3. Kill Lines and Valves: Kill lines are high-pressure pipelines that pump heavy kill fluids (often cement) down the wellbore to permanently seal it in emergencies. Kill valves located at the surface wellhead control the flow through these lines.

4. Pressure Gauges and Monitoring Systems: Continuous pressure monitoring is paramount for well control.  Pressure gauges and advanced monitoring systems provide real-time data on wellbore pressure, essential for wellbore pressure management, kick detection, and implementing well control procedures.

In essence, well control equipment forms the foundation of a well control program,  working in tandem with other well control measures to ensure safety and environmental protection.
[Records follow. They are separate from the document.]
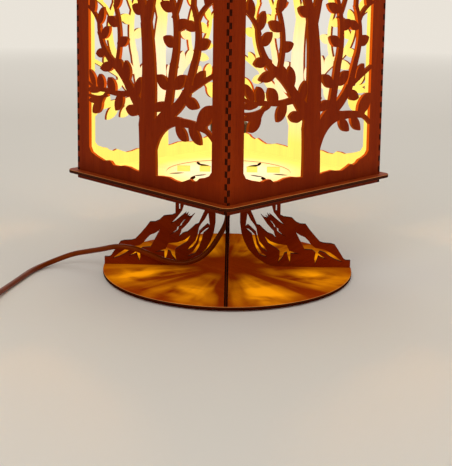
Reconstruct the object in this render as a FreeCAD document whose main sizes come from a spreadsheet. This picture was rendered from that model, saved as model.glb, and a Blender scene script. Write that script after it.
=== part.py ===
import FreeCAD, Part
import math
import os
import Sketcher
from FreeCAD import Placement, Rotation, Vector

# A plywood lantern that turns on a stand of four root-shaped legs.
# +Z is up, the origin is the middle of the stand's footprint on the table.
# The lantern's walls face -Y, +X, +Y and -X, and the legs lie on its diagonals.

doc = FreeCAD.newDocument("RootLantern")

# Driving sizes in millimetres, with counts and degrees where the name says so.
SIZES = {
    "ply": 3.0,
    "pad_height": 1.5,
    "pad_radius": 7.0,
    "pad_circle": 103.0,
    "base_radius": 117.0,
    "leg_height": 84.5,
    "leg_reach": 116.5,
    "leg_inner": 11.5,
    "leg_outer": 49.5,
    "tab_stand": 5.0,
    "inner_tab_start": 17.0,
    "inner_tab_end": 27.0,
    "outer_tab_start": 36.0,
    "outer_tab_end": 48.0,
    "foot_tab_start": 62.0,
    "foot_tab_end": 92.0,
    "hub_radius": 72.0,
    "centring_radius": 58.0,
    "running_gap": 0.1,
    "glide_thickness": 0.5,
    "glide_radius": 5.0,
    "glide_circle": 65.0,
    "wall_side": 200.0,
    "wall_height": 242.0,
    "wall_margin": 18.0,
    "finger": 5.0,
    "skirt": 5.0,
    "upper_skirt": 3.0,
    "rim_overhang": 8.0,
    "rim_corner": 8.0,
    "floor_tab_width": 30.0,
    "floor_tab_offset": 50.0,
    "lid_overhang": 3.0,
    "lid_corner": 5.0,
    "locator_gap": 0.3,
    "locator_bar": 22.0,
    "vent_length": 34.0,
    "vent_width": 9.0,
    "vent_circle": 50.0,
    "vent_count": 12,
    "knob_foot": 9.0,
    "knob_neck": 7.0,
    "knob_radius": 12.0,
    "knob_top": 8.0,
    "knob_foot_height": 7.0,
    "knob_flare_height": 6.0,
    "knob_crown_height": 7.0,
    "screw_radius": 1.7,
    "screw_head": 3.6,
    "screw_head_height": 2.0,
    "screw_length": 14.0,
    "stem_radius": 5.0,
    "stem_bore": 3.4,
    "stem_below": 4.0,
    "stem_above": 5.0,
    "washer_radius": 10.0,
    "washer_thickness": 1.0,
    "nut_flats": 15.0,
    "nut_height": 4.0,
    "grip_length": 20.0,
    "grip_radius": 5.0,
    "grip_tip": 3.4,
    "holder_radius": 14.0,
    "holder_wall": 1.6,
    "holder_floor": 3.0,
    "holder_base_height": 22.0,
    "holder_height": 56.0,
    "ring_radius": 17.5,
    "ring_height": 9.0,
    "insert_height": 12.0,
    "cap_radius": 6.8,
    "cap_height": 22.0,
    "shell_thickness": 0.5,
    "tip_radius": 2.5,
    "tip_height": 1.0,
    "bulb_radius": 14.0,
    "bulb_length": 64.0,
    "glass_thickness": 0.9,
    "filament_stem_radius": 1.6,
    "filament_stem_height": 45.0,
    "filament_disc_radius": 6.0,
    "filament_disc_height": 1.0,
    "filament_rod_radius": 0.8,
    "filament_rod_circle": 5.0,
    "filament_foot": 19.0,
    "filament_head": 43.5,
    "cord_diameter": 5.0,
    "switch_length": 60.0,
    "switch_width": 26.0,
    "switch_height": 18.0,
    "switch_shell": 1.8,
    "switch_corner": 6.0,
    "switch_clamp": 6.0,
    "switch_screw_radius": 1.3,
    "switch_screw_inset": 5.0,
    "switch_screw_length": 17.0,
    "contact_length": 8.0,
    "contact_width": 6.0,
    "contact_height": 3.0,
    "contact_spacing": 24.0,
    "rocker_length": 20.0,
    "rocker_width": 12.0,
    "rocker_gap": 0.4,
    "rocker_tilt": 8.0,
    "rocker_end_gap": 0.6,
    "rocker_crown": 2.6,
    "rocker_dish": 1.2,
    "rocker_skirt": 1.0,
    "rocker_keel": 5.0,
    "rocker_pin_radius": 1.2,
    "rocker_pin_drop": 3.5,
    "cheek_width": 2.0,
    "coil_turns": 6,
    "coil_mean_radius": 30.0,
    "coil_pitch": 5.6,
    "plug_length": 34.0,
    "plug_width": 35.0,
    "plug_height": 13.8,
    "plug_corner": 4.5,
    "relief_length": 24.0,
    "relief_tip": 3.5,
    "relief_root": 4.9,
    "pin_radius": 2.0,
    "pin_length": 19.0,
    "pin_spacing": 19.0,
}

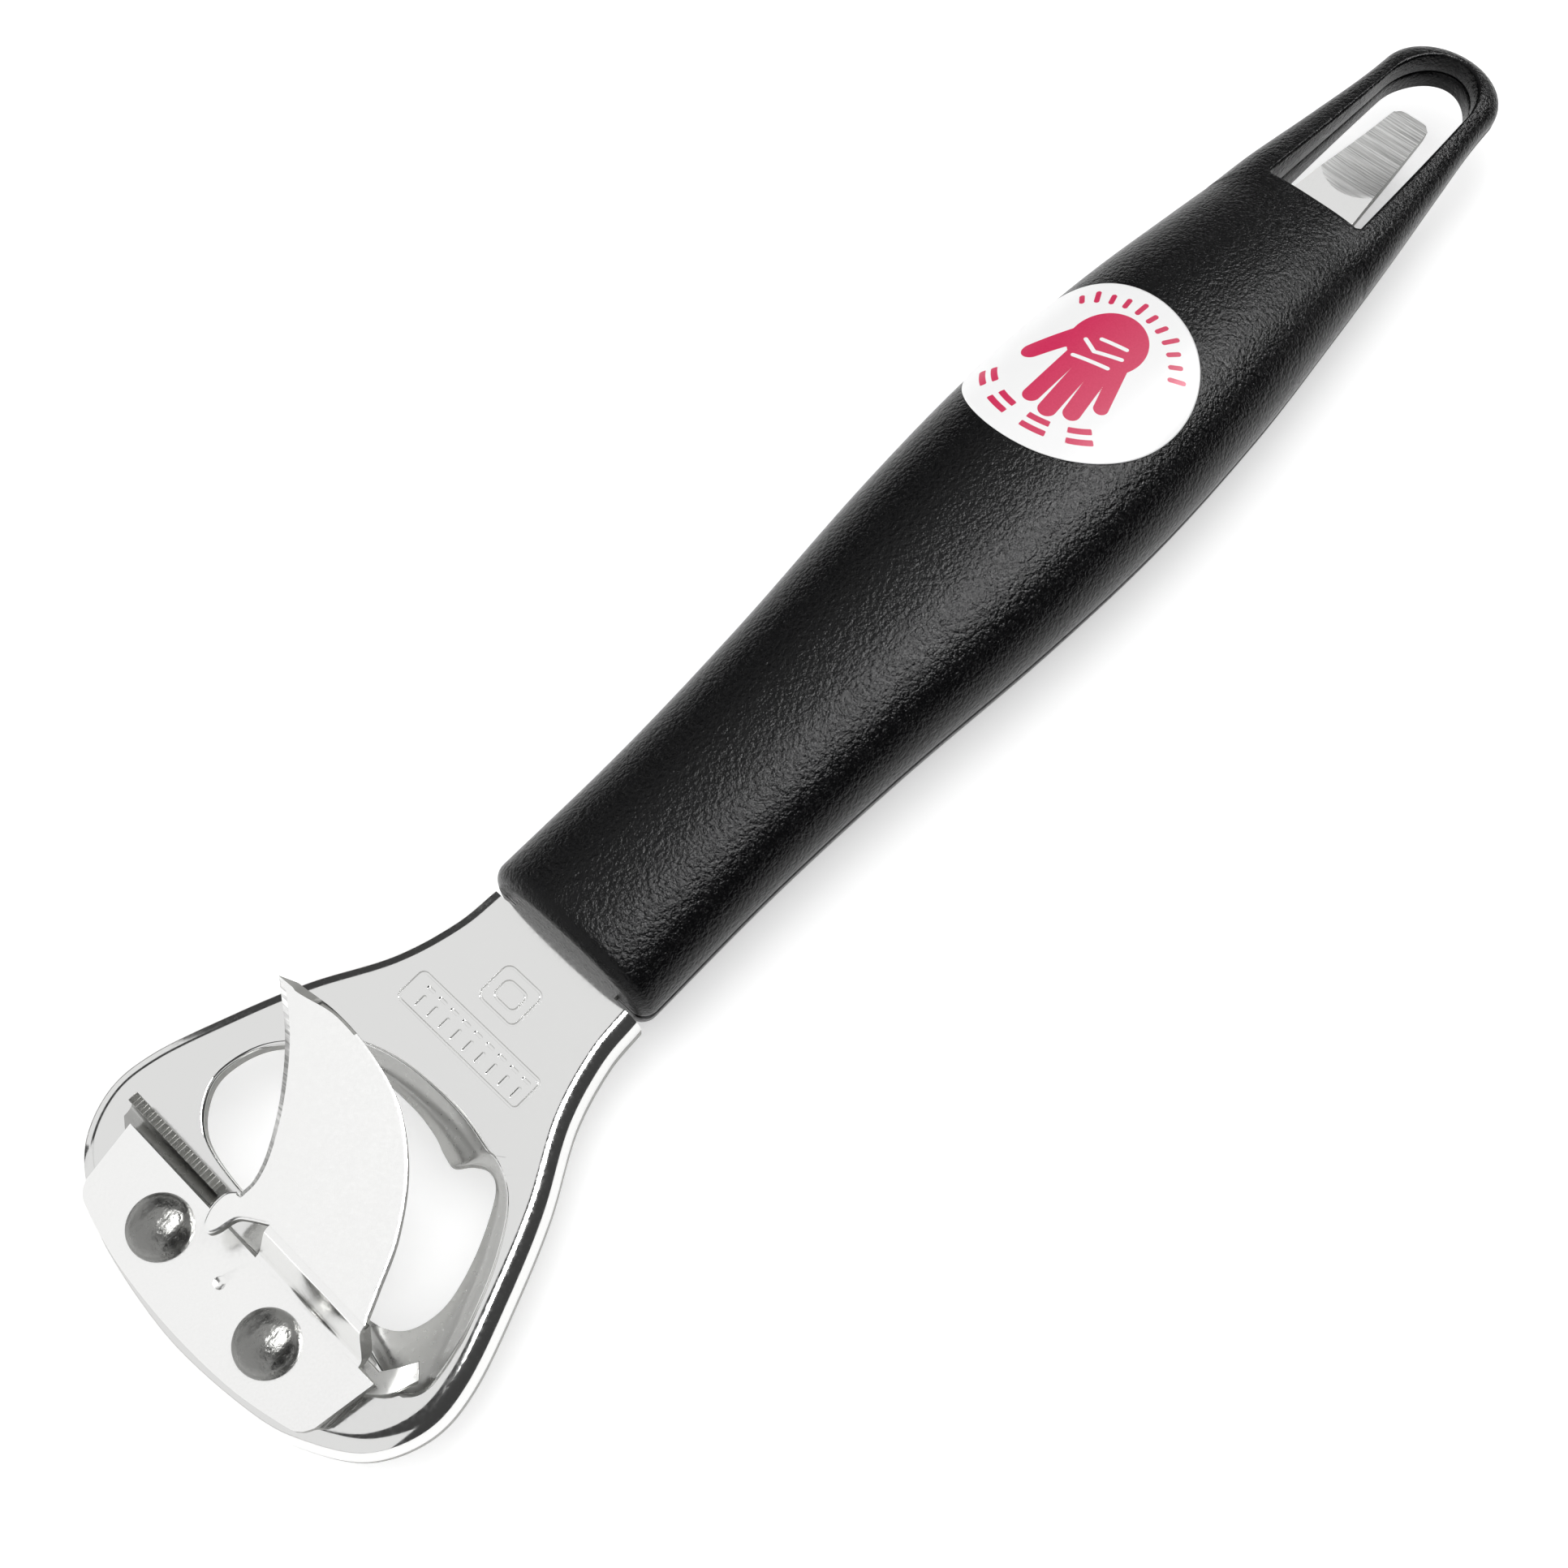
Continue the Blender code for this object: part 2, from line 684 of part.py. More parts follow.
def handle_shell(upper, loop_hole, material, group, cutters):
    """One moulded shell with its ribs, its seat for the tang and its share of the loop."""
    name = "handle_upper_shell" if upper else "handle_lower_shell"
    shell = shell_body(name, upper, material, group)
    for i, (start, end) in enumerate(zip(RIBS, RIBS[1:])):
        cut(shell, pocket_cutter(f"{name}_pocket_{i}", start + RIB, end, upper, cutters))
    for i, x in enumerate(PEGS):
        boss = circle(x, 0.0, BOSS_RADIUS)
        span = sorted((mid_wall(x, upper), 0.0 if upper else PARTING))
        cut(shell, slab_cutter(f"{name}_boss_{i}", boss, *span, cutters), "UNION")
    seat = (PARTING - 1.0, GAP) if upper else (-PLATE_THICKNESS - GAP, PARTING + 1.0)
    cut(shell, tang_cutter(f"{name}_seat", *seat, cutters))
    for i, x in enumerate(PEGS):
        if upper:
            socket = circle(x, 0.0, PEG_HOLE)
            cut(shell, slab_cutter(f"{name}_socket_{i}", socket, -2.0, PEG_LENGTH, cutters))
        else:
            peg = slab_cutter(
                f"{name}_peg_{i}", circle(x, 0.0, PEG_RADIUS), -4.0, PEG_LENGTH - GAP, cutters
            )
            cut(shell, peg, "UNION")
    cut(shell, loop_hole)
    return shell


def wrapped(x, arc, lift):
    """A point on the upper shell, an arc length round from the crest, lifted off the surface."""
    points = np.array(section(x, upper=True, steps=96))
    steps = np.linalg.norm(np.diff(points, axis=0), axis=1)
    along = np.concatenate(([0.0], np.cumsum(steps)))
    target = along[len(along) // 2] - arc
    near = [target - 0.3, target, target + 0.3]
    y = np.interp(near, along, points[:, 0])
    z = np.interp(near, along, points[:, 1])
    ahead, up = y[2] - y[0], z[2] - z[0]
    length = math.hypot(ahead, up)
    return x, y[1] + lift * up / length, PARTING + z[1] - lift * ahead / length


def label(material, group):
    """The round paper label, wrapped on the upper shell."""
    bm = bmesh.new()
    rings = 6
    sides = 40
    lift = GAP + LABEL_THICKNESS
    centre = bm.verts.new(world(*wrapped(LABEL_STATION, LABEL_ARC, lift)))
    rows = []
    for ring in range(1, rings + 1):
        row = []
        for i in range(sides):
            turn = 2 * math.pi * i / sides
            reach = LABEL_RADIUS * ring / rings
            x = LABEL_STATION + reach * math.cos(turn)
            arc = LABEL_ARC + reach * math.sin(turn)
            row.append(bm.verts.new(world(*wrapped(x, arc, lift))))
        rows.append(row)
    for inner, outer in zip(rows, rows[1:]):
        join_loops(bm, inner, outer, closed=True)
    for i in range(sides):
        bm.faces.new((centre, rows[0][i], rows[0][(i + 1) % sides]))
    return sheet_object("label", bm, LABEL_THICKNESS, material, group)


def main():
    clear_scene()
    tool = make_collection("can_opener")
    cutters = make_collection("cutters", hidden=True)
    polished = make_material("polished_stainless", (0.78, 0.78, 0.76), 0.12, 1.0)
    hardened = make_material("hardened_stainless", (0.84, 0.84, 0.83), 0.2, 1.0)
    grip_steel = make_material("grip_stainless", (0.7, 0.7, 0.69), 0.25, 1.0)
    rivet_steel = make_material("rivet_stainless", (0.55, 0.55, 0.55), 0.15, 1.0)
    moulded = make_material("black_plastic", (0.012, 0.012, 0.013), 0.45, 0.0)
    moulded_under = make_material("black_plastic_under", (0.016, 0.016, 0.017), 0.5, 0.0)
    paper = make_material("label_paper", (0.85, 0.84, 0.84), 0.4, 0.0)
    head_plate(polished, tool)
    blade(hardened, tool)
    grip_plate(grip_steel, tool)
    rivet("rivet_left", RIVET_Y, rivet_steel, tool)
    rivet("rivet_right", -RIVET_Y, rivet_steel, tool)
    loop_hole = loop_cutter(cutters)
    handle_shell(True, loop_hole, moulded, tool, cutters)
    handle_shell(False, loop_hole, moulded_under, tool, cutters)
    label(paper, tool)


main()
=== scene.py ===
import math

import bmesh
import bpy
import numpy as np
from bpy.props import FloatProperty, FloatVectorProperty, PointerProperty
from mathutils import Matrix, Vector


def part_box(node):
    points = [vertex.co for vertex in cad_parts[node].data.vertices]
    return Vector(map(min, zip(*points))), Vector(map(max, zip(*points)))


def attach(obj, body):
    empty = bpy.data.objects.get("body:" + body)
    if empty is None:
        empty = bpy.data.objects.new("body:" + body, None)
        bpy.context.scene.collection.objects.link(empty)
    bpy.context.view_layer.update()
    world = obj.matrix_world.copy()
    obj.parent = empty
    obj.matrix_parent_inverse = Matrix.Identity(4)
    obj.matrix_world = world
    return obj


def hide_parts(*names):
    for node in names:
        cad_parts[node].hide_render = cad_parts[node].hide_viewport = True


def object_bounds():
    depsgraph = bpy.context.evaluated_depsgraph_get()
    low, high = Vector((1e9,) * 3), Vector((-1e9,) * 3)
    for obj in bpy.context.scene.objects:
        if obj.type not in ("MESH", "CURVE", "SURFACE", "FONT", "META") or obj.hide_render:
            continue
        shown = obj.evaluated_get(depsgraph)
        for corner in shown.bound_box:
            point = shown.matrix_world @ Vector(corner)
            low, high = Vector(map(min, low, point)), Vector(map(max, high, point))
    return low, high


bl_info = {
    "name": "Left-Handed Can Opener",
    "version": (1, 0, 0),
    "blender": (4, 5, 0),
    "location": "3D View > Sidebar > Can Opener",
    "description": "Builds a riveted lever can opener with a moulded handle",
    "category": "Add Mesh",
}

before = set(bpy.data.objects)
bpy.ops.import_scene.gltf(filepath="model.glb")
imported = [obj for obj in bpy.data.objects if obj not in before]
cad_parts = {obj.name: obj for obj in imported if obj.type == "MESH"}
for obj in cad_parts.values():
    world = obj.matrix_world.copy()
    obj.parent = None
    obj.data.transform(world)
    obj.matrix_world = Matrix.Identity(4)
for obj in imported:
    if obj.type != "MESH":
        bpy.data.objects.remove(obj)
for startup_name in ("Cube", "Light", "Camera"):
    if startup_name in bpy.data.objects:
        bpy.data.objects.remove(bpy.data.objects[startup_name])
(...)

Practical training oil and gas

Well Control Training and Regulations

Well control training programs are essential for ensuring that personnel involved in drilling operations are adequately trained to respond to well control incidents effectively. These programs cover theoretical knowledge, practical skills, and emergency response procedures. Training may include classroom instruction, simulations, and hands-on exercises conducted by certified instructors.

Regulatory bodies such as the International Association of Drilling Contractors (IADC) and the American Petroleum Institute (API) establish industry standards and best practices for well control operations. These regulations outline requirements for well control training, competency assessments, equipment standards, and emergency response protocols. Compliance with these regulations is mandatory for operators and drilling contractors to ensure the safety and integrity of drilling operations.

Additionally, regulatory agencies such as the Occupational Safety and Health Administration (OSHA) in the United States and similar organizations worldwide enforce well control regulations and conduct inspections to ensure compliance with safety standards. Violations of well control regulations can result in fines, penalties, and legal consequences for operators and drilling contractors.